Prediction: Atticus may not be quite as progressive as some readers remember.

Evidence: This is a widely known biographical sentiment regarding A.C. Lee, echoed by Harper Lee’s documentarian in this video.

Prediction: The novel’s title comes, in part, from a peculiar habit of Lee’s father, who would repeatedly set his watch when nervous.

Evidence: This passage from I Am Scout, an unofficial biography of Harper Lee:

When [Amasa] was lost in thought he had a habit of absentmindedly fumbling with things, including his watch, a fountain pen, or his special favorite: a tiny pocketknife.

Prediction: Someone, possibly Scout, is pregnant.

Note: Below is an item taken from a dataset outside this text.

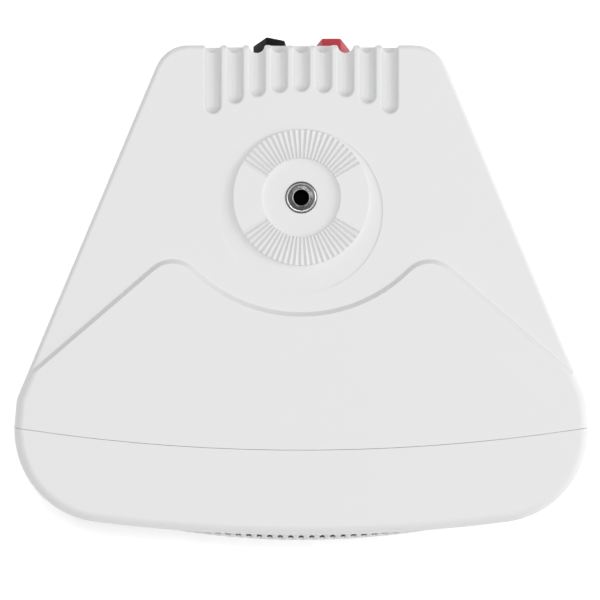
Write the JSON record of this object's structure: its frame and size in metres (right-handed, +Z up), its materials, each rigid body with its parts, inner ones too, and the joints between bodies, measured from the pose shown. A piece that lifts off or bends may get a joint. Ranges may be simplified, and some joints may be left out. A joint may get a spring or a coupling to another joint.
{
  "type": "loudspeaker",
  "caption": "Compact white two-way wall loudspeaker with a perforated grille, ribbed back, tilted binding posts and a threaded mounting point at each end.",
  "frame": {"origin": "on the mounting axis, where the thread of the bottom insert starts", "axes": "+Z up along the mounting axis, +X to the side, -Y out through the grille"},
  "size_m": [0.186, 0.1655, 0.25],
  "materials": {
    "white_shell": "satin, fine texture",
    "white_grille": "satin powder coat",
    "gasket_foam": "matt",
    "nickel": "bright nickel plate",
    "zinc_steel": "zinc plated",
    "black_steel": "black satin paint",
    "cone_paper": "matt, moulded",
    "black_rubber": "satin",
    "spider_cloth": "woven, resin treated",
    "copper_wire": "enamelled",
    "ferrite": "sintered",
    "black_plastic": "satin",
    "silk_dome": "coated",
    "red_plastic": "gloss",
    "post_black": "gloss",
    "fibre_board": "phenolic board",
    "capacitor_film": "smooth",
    "ceramic": "rough",
    "wadding": "fibrous",
    "wire_jacket": "satin"
  },
  "bodies": {
    "cabinet": {"rear_cabinet": "white_shell", "front_bezel": "white_shell", "cabinet_gasket": "gasket_foam", "grille": "white_grille", "top_insert": "nickel", "bottom_insert": "nickel", "baffle_screws": "zinc_steel", "woofer_basket": "black_steel", "woofer_surround": "black_rubber", "woofer_gasket": "gasket_foam", "woofer_spider": "spider_cloth", "woofer_front_plate": "zinc_steel", "woofer_magnet": "ferrite", "woofer_yoke": "zinc_steel", "woofer_screws": "zinc_steel", "woofer_terminals": "black_plastic", "tweeter_faceplate": "black_plastic", "tweeter_surround": "silk_dome", "tweeter_front_plate": "zinc_steel", "tweeter_magnet": "ferrite", "tweeter_yoke": "zinc_steel", "tweeter_screws": "zinc_steel", "tweeter_terminals": "black_plastic", "terminal_cup": "white_shell", "terminal_nuts": "zinc_steel", "terminal_cup_screws": "zinc_steel", "red_bush": "red_plastic", "black_bush": "post_black", "red_post": "nickel", "black_post": "nickel", "crossover_board": "fibre_board", "crossover_screws": "zinc_steel", "crossover_coils": "copper_wire", "crossover_capacitors": "capacitor_film", "crossover_resistor": "ceramic", "damping_wadding": "wadding", "woofer_leads": "wire_jacket", "tweeter_leads": "wire_jacket", "terminal_leads": "wire_jacket"},
    "woofer_diaphragm": {"woofer_cone": "cone_paper", "woofer_dust_cap": "cone_paper", "woofer_voice_coil": "copper_wire"},
    "tweeter_diaphragm": {"tweeter_dome": "silk_dome", "tweeter_voice_coil": "copper_wire"},
    "red_washer": {"red_clamp_washer": "nickel"},
    "red_knob": {"red_knob": "red_plastic"},
    "black_washer": {"black_clamp_washer": "nickel"},
    "black_knob": {"black_knob": "post_black"}
  },
  "joints": [
    {"name": "woofer_travel", "type": "slide", "parent": "cabinet", "child": "woofer_diaphragm", "axis": [0, -1, 0], "range_m": [-0.003, 0.003], "stiffness_N_per_m": 900, "deforming": ["woofer_surround", "woofer_spider"]},
    {"name": "tweeter_travel", "type": "slide", "parent": "cabinet", "child": "tweeter_diaphragm", "axis": [0, -1, 0], "range_m": [-0.0004, 0.0004], "stiffness_N_per_m": 1000, "deforming": ["tweeter_surround"]},
    {"name": "red_washer_travel", "type": "slide", "parent": "cabinet", "child": "red_washer", "axis": [0, 0.7314, -0.682], "range_m": [0, 0.0034]},
    {"name": "red_knob_turn", "type": "hinge", "parent": "red_washer", "child": "red_knob", "pos_m": [0.01, 0.03733, 0.19326], "axis": [0, 0.7314, -0.682], "range_deg": [0, 1750]},
    {"name": "black_washer_travel", "type": "slide", "parent": "cabinet", "child": "black_washer", "axis": [0, 0.7314, -0.682], "range_m": [0, 0.0034]},
    {"name": "black_knob_turn", "type": "hinge", "parent": "black_washer", "child": "black_knob", "pos_m": [-0.01, 0.03733, 0.19326], "axis": [0, 0.7314, -0.682], "range_deg": [0, 1750]}
  ],
  "couplings": [
    {"joint": "red_knob_turn", "follows": "red_washer_travel", "rad_per_m": 8976},
    {"joint": "black_knob_turn", "follows": "black_washer_travel", "rad_per_m": 8976}
  ]
}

Evidence: The novel takes its name from Isaiah 21:6, which we know refers to the fall of Babylon as seen by a kind of sentinel, who is almost certainly Atticus. But the preceding verses allude to childbirth…

Therefore are my loins filled with pain: pangs have taken hold upon me, as the pangs of a woman that travaileth: I was bowed down at the hearing of it; I was dismayed at the seeing of it.

My heart panted, fearfulness affrighted me: the night of my pleasure hath he turned into fear unto me. Prepare the table, watch in the watchtower, eat, drink: arise, ye princes, and anoint the shield.

… before arriving at the verse that gives the novel its name:

For thus hath the Lord said unto me, Go, set a watchman, let him declare what he seeth.